WEST LAFAYETTE, Ind. — To become more pervasive in daily life, quantum technology needs to better detect single particles of light, called photons, carrying quantum information.

The problem is that each photon is a very weak signal, making it difficult for measurement devices to efficiently detect them. Purdue University engineers have proposed a new quantum resource that could help design the next generation of single-photon detectors.

The type of quantum resource that the researchers discovered is called a “giant susceptibility,” which is a violent response of a system to a tiny perturbation. This response is necessary for converting a weak signal in the quantum domain to an amplified strong signal like those used by cell phones and other classical technology.

In a paper published in NPJ Quantum Information, the researchers showed through a simulation that a system running on 100 computation units, called qubits, could exhibit a giant response when interacting with just one photon.

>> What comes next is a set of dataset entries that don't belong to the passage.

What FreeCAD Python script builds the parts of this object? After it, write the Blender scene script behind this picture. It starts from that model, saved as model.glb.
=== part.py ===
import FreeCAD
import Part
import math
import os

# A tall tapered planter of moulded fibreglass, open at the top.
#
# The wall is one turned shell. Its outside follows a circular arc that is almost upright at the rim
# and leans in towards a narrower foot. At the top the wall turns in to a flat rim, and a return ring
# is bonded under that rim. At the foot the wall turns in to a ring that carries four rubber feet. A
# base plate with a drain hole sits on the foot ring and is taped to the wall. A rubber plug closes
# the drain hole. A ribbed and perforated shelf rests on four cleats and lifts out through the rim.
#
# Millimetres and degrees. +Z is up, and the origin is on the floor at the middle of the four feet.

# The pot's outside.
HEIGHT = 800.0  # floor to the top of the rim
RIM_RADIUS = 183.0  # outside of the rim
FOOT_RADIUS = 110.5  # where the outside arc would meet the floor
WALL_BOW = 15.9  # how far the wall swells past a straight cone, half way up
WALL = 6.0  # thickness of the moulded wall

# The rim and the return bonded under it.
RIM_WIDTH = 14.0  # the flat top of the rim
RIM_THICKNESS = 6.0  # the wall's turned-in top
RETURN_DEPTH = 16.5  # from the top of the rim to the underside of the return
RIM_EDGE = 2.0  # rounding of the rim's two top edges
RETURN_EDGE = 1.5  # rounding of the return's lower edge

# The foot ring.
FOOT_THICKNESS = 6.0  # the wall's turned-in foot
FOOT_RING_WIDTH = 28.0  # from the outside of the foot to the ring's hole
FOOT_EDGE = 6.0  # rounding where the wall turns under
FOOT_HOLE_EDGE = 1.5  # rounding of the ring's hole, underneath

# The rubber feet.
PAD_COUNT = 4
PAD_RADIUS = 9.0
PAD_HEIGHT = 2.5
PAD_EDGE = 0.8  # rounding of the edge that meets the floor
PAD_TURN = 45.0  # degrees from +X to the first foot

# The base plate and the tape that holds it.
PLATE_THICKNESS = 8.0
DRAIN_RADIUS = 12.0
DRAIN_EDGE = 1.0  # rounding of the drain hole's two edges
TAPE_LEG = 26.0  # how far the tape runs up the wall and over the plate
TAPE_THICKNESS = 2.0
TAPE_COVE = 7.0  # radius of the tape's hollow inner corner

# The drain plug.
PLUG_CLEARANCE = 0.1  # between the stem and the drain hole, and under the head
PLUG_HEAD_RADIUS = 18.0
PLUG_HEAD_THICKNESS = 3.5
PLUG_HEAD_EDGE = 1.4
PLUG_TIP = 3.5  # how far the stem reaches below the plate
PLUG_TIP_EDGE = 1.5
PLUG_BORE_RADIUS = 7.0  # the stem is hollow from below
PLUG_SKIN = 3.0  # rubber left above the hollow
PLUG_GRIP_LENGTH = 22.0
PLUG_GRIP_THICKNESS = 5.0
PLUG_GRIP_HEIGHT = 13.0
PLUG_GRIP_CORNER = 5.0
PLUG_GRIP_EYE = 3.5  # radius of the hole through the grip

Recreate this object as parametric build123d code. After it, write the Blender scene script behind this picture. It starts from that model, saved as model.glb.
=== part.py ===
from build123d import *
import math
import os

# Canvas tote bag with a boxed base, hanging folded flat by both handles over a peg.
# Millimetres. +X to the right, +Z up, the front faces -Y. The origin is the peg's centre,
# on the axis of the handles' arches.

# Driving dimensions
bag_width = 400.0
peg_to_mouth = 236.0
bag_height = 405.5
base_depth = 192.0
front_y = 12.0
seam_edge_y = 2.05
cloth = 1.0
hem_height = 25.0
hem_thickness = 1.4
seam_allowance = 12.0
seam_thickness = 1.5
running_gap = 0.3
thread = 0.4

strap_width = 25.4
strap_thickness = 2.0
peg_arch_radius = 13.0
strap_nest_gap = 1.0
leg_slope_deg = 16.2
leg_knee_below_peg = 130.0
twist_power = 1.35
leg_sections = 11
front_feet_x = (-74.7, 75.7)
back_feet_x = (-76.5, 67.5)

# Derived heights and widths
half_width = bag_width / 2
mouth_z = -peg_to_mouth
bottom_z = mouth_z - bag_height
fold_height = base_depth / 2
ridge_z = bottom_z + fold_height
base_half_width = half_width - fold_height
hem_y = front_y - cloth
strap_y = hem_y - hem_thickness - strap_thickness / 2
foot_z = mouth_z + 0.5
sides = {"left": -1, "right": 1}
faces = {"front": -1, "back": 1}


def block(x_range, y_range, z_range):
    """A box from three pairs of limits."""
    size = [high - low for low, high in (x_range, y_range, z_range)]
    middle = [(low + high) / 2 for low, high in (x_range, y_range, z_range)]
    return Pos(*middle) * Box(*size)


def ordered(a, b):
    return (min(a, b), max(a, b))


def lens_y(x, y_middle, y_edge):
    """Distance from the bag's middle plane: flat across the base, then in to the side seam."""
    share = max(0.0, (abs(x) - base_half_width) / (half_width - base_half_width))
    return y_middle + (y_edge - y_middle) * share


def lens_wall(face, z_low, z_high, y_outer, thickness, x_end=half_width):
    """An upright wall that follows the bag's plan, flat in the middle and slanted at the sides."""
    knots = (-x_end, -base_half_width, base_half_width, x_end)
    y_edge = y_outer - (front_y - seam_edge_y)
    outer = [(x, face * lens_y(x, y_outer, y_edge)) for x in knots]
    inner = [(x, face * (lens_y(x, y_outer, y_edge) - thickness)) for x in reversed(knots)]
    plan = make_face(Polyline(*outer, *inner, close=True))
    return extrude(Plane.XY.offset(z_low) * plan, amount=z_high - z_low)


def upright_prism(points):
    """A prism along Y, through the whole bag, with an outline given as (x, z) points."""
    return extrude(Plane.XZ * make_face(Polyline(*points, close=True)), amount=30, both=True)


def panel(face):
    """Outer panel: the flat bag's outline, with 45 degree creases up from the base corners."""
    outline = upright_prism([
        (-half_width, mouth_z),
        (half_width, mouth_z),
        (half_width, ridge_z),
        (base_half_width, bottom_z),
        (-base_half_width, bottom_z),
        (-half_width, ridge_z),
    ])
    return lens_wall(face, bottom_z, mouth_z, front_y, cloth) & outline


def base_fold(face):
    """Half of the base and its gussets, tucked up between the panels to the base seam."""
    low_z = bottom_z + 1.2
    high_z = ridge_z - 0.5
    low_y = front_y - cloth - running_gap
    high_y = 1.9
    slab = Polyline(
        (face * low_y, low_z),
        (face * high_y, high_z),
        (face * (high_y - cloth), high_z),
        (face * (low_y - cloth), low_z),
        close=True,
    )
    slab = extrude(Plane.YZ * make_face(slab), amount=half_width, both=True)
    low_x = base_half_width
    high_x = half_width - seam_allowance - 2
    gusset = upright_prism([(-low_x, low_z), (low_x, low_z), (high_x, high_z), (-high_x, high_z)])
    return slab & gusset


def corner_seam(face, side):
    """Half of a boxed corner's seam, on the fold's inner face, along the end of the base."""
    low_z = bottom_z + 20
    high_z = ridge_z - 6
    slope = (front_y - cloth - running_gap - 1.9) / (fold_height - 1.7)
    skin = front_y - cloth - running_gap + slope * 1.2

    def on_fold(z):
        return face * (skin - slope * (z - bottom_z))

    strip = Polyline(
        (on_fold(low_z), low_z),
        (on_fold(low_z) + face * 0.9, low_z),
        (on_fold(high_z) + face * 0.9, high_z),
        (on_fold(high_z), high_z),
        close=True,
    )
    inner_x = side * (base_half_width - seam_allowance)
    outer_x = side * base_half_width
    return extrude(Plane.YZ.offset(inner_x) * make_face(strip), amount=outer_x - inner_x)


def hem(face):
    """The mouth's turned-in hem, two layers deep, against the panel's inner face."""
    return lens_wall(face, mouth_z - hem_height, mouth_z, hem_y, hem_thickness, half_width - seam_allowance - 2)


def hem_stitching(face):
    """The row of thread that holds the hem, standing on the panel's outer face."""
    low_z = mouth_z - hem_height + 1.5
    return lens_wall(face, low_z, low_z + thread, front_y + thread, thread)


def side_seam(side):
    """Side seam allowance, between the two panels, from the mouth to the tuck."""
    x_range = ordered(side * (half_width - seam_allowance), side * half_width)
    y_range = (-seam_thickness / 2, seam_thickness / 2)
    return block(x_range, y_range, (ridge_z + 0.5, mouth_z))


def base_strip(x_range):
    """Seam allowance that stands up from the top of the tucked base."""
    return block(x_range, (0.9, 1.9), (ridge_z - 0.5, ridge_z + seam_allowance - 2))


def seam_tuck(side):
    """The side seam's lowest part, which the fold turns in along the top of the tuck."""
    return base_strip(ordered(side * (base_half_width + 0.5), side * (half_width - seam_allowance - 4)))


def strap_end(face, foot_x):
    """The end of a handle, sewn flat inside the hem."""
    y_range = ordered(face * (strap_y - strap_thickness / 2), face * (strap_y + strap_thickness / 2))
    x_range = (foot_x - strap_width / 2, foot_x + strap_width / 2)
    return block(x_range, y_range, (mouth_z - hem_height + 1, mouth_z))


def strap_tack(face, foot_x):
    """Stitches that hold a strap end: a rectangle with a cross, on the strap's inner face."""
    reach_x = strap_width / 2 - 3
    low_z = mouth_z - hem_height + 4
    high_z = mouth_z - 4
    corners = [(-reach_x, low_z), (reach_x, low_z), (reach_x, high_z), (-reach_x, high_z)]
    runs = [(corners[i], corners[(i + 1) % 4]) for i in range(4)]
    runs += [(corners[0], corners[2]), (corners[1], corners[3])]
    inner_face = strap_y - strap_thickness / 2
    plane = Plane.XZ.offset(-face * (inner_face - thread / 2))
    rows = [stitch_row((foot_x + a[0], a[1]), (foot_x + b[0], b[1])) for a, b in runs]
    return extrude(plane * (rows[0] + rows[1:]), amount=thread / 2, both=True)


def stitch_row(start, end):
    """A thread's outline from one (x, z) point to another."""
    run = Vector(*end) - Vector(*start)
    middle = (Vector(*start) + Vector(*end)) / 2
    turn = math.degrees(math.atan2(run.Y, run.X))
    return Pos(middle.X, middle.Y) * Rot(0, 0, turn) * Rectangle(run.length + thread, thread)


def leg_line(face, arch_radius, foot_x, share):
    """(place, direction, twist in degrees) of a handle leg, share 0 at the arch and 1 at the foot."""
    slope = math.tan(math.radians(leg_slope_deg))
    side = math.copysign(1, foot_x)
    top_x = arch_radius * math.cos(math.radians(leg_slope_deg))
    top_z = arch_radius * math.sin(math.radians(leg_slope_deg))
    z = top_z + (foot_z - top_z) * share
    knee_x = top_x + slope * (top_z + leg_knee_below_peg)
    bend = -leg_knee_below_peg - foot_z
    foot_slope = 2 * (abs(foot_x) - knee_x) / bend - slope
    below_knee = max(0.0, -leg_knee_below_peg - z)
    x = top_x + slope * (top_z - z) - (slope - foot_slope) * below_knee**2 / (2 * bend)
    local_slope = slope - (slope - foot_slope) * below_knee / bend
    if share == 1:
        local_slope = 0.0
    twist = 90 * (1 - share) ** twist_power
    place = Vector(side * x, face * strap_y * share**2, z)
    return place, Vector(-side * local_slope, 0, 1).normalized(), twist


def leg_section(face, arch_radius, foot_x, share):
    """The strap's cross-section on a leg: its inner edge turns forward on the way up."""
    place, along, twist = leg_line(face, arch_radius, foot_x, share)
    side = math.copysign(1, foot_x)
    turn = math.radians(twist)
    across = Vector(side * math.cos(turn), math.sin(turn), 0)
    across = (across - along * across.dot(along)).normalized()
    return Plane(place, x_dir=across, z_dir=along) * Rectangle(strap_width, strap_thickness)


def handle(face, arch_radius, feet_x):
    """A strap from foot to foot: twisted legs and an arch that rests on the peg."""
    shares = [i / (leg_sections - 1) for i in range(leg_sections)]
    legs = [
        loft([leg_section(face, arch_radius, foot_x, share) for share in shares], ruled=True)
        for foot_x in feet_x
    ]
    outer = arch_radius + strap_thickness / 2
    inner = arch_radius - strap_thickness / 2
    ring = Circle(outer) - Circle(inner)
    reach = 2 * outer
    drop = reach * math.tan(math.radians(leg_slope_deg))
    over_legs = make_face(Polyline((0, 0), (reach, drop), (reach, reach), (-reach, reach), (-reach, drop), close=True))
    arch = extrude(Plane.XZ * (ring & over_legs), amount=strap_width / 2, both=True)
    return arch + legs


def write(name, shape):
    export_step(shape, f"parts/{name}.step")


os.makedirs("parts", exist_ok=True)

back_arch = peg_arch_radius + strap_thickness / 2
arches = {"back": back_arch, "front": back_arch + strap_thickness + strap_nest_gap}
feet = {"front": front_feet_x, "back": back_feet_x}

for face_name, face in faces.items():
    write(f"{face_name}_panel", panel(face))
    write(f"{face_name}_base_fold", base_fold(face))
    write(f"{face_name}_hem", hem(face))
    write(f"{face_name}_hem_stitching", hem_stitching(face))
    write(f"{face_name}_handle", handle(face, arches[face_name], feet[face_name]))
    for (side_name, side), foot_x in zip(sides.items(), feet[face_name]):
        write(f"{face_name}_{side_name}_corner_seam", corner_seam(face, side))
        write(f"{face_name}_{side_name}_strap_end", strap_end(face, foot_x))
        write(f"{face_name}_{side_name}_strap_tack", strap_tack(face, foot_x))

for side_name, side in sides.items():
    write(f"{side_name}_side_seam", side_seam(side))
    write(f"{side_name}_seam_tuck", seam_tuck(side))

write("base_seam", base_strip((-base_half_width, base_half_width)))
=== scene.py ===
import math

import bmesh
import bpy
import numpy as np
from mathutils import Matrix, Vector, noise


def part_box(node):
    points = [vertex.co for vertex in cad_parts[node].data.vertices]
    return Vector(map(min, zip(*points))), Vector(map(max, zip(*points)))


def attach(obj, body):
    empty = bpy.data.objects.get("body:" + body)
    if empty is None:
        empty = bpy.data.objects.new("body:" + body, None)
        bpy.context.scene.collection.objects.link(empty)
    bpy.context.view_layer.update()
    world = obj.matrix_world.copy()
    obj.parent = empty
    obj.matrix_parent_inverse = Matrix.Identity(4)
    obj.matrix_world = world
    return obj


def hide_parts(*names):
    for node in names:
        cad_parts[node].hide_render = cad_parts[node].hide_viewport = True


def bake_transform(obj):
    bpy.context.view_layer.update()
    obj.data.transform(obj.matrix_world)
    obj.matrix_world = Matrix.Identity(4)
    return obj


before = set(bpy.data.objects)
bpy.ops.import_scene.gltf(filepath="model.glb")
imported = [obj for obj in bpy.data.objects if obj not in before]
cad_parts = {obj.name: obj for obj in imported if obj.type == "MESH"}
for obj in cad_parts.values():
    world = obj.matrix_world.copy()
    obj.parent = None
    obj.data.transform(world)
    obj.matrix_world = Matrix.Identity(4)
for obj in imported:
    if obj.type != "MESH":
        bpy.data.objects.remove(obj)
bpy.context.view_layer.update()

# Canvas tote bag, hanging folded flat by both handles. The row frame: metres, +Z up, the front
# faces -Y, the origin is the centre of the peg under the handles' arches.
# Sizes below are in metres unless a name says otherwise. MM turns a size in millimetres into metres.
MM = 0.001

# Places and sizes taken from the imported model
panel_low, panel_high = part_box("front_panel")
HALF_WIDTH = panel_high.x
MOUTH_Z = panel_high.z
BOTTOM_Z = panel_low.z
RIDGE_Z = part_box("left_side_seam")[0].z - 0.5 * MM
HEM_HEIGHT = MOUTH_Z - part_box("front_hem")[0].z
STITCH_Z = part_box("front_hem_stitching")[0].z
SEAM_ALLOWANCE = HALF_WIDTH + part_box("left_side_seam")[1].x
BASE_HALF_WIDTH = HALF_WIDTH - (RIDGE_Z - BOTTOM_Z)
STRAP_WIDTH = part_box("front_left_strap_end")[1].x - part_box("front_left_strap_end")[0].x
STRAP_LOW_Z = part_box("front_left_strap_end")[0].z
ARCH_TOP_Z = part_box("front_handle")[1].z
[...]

The research is part of the Defense Advanced Research Projects Agency’s DETECT program to design new single-photon detectors. The researchers will be working with their collaborators to test this approach experimentally.

“Our search for better single photon detectors led us to an unorthodox concept of exploiting quantum phase transitions,” said Zubin Jacob, a Purdue associate professor of electrical and computer engineering.

A quantum phase transition occurs at the point where the spin orientation of the qubit system undergoes a dramatic change while interacting with a single photon. According to the researchers’ model, the giant response would only be unlocked when the multi-qubit system is engineered close to this quantum phase transition.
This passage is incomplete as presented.